I am not going to pretend I fully understand the science behind flying, the theory of lift and all that. Nor do I really understand fully how aircraft engines work, other than that they do. But having flown countless flights since my first flight – an Air Canada DC8 from London Heathrow to Halifax, Nova Scotia in 1975 – I am happy that they do. I have catalogued before a series of utterly minor airborne ‘incidents’ that convinced me I was doomed but obviously I was far from doomed. A change in engine pitch, the thump below being nothing more than the landing gear being retracted and that fearsome ‘BING BONG!’ in the cabin, it turned out that these things were perfectly normal.
That first flight scared the shit out of me, since it was so loud the plane appeared to shake at an alarming degree in the process of take off up to the cruising altitude. Thereafter, nothing much happened, apart from the odd episode of turbulence. Subsequent flights from the late 1980s to the early 1980s were largely uneventful, although in the early 1980s, I was somewhat unnerved on a Dan Air flight from London Gatwick to Beziers in France, when as the plane rotated to take off, the door to the flight deck flew open, to reveal the captain puffing away on a cigarette. I was half-expecting him to be desperately grappling with the controls but he could not have appeared more relaxed. Somehow, the door slammed itself shut and we all lived happily ever after.
In 1985, a flight from Manchester to Corfu caught fire on the runway killing 55 passengers.
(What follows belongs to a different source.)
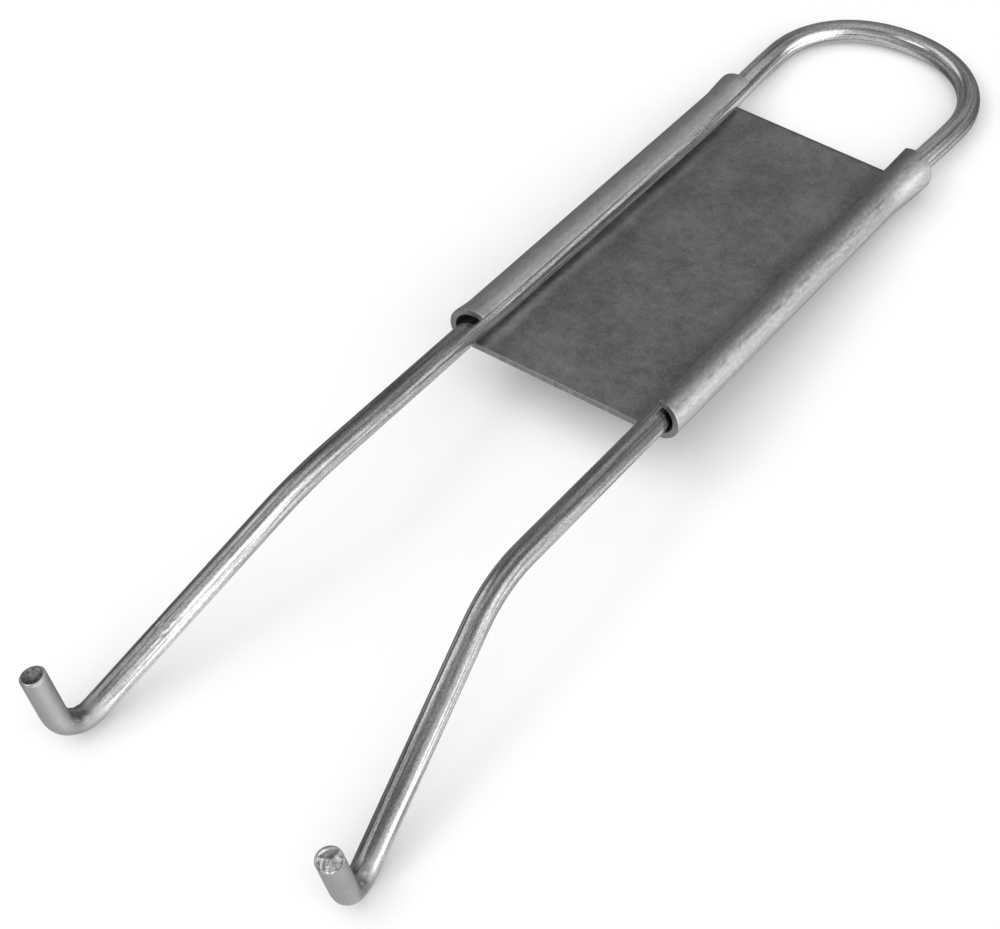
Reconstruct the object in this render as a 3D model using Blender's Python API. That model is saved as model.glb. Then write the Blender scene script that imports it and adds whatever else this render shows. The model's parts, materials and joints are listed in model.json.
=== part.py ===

We flew to Corfu from London Gatwick a couple of days later, on board an an elderly Dan Air again Boeing 727 which seemed to spend half the trip trying to get airborne. “Don’t worry,” said one of my friends. “Straight after a crash is the safest time to fly because the airlines will be keen to make sure it doesn’t happen again.” I still kept thinking, “Woah! What’s that noise?”
That I have now all but convinced myself that modern aircraft simply don’t fall out of the sky these days has changed the whole experience. It has been a long time since I held onto the arm rest or even my partner’s hand as panic, usually during landing or take off set in. Somewhat unpleasantly, I have morphed into a kind of devil may care flyer, confidently, arrogantly even, explaining to still nervous flyers that actually flying was perfectly safe and it was irrational to imagine otherwise, while all the time ignoring my own past as a nervous flyer. I was probably as obnoxiously sneering and superior as the ex-smoker (and I am one of those, too).
Yet as I touched on before, there is something special about watching planes take off and land. You do not get crowds of bearded, middle aged men outside the bus station watching buses and coaches depart to destinations all around the town and country. That just seems normal. Yet even yesterday, after completing an airport drop-off at Bristol Airport (Adge Cutler International), I decided to spend some time at the end of the runway watching planes take off and land and despite it being a normal Wednesday, there were half a dozen people, all men, obviously, doing the same thing. As the planes came and went, we’d all scramble out of our cars to watch them more clearly. God knows why.
Yet there are those of us – me again – who are fascinated by trains and spend probably far too much time at stations and other decent viewing points watching them go by. Even though trains are not as aesthetically pleasing as they once were, there is something magical about them and there is always the hope that something special – a rare diesel locomotive or even a steam engine – will pass by. I am always fascinated as trains run over the points that dictate the direction of travel just because I am. Trains, and the tracks they run on, seem other worldly, although it is easier to see how and why they work. What a plane does looks impossible.
A year ago, we were about to fly from Vancouver to London Heathrow on a Boeing 777, travelling the length of Canada, Greenland, the North Atlantic and finally Ireland and Britain. Frankly, it could not have been more boring. In fact, I was as bored as I used to be nervous. Flying, I noted, hadn’t really changed, but I had. There was something special about boarding, about taking off and to a lesser extent landing, but the bit in the middle, all nine hours of it, was the bit I could have done without.
The old joke goes as follows. I’m not afraid of flying. It’s crashing I’m worried about. But even that’s a thing of the past now. Even the emergencies I follow on various flight apps always end with the plane landing normally and no, I am not secretly gazing at the screen hoping for something untoward to happen. I might be a bit of a saddo, but not that sad.
So, excuse me for now. I have some live streams to follow, as I do most mornings, at London Heathrow, Madeira, Lanzarote and anywhere else I can find on YouTube. I still don’t understand the theory of lift buy I know that plenty of people do and although I still have a bit of “How the hell does that get off the ground?” I am now satisfied that the theory has been proved beyond reasonable doubt. Now where’s my anorak?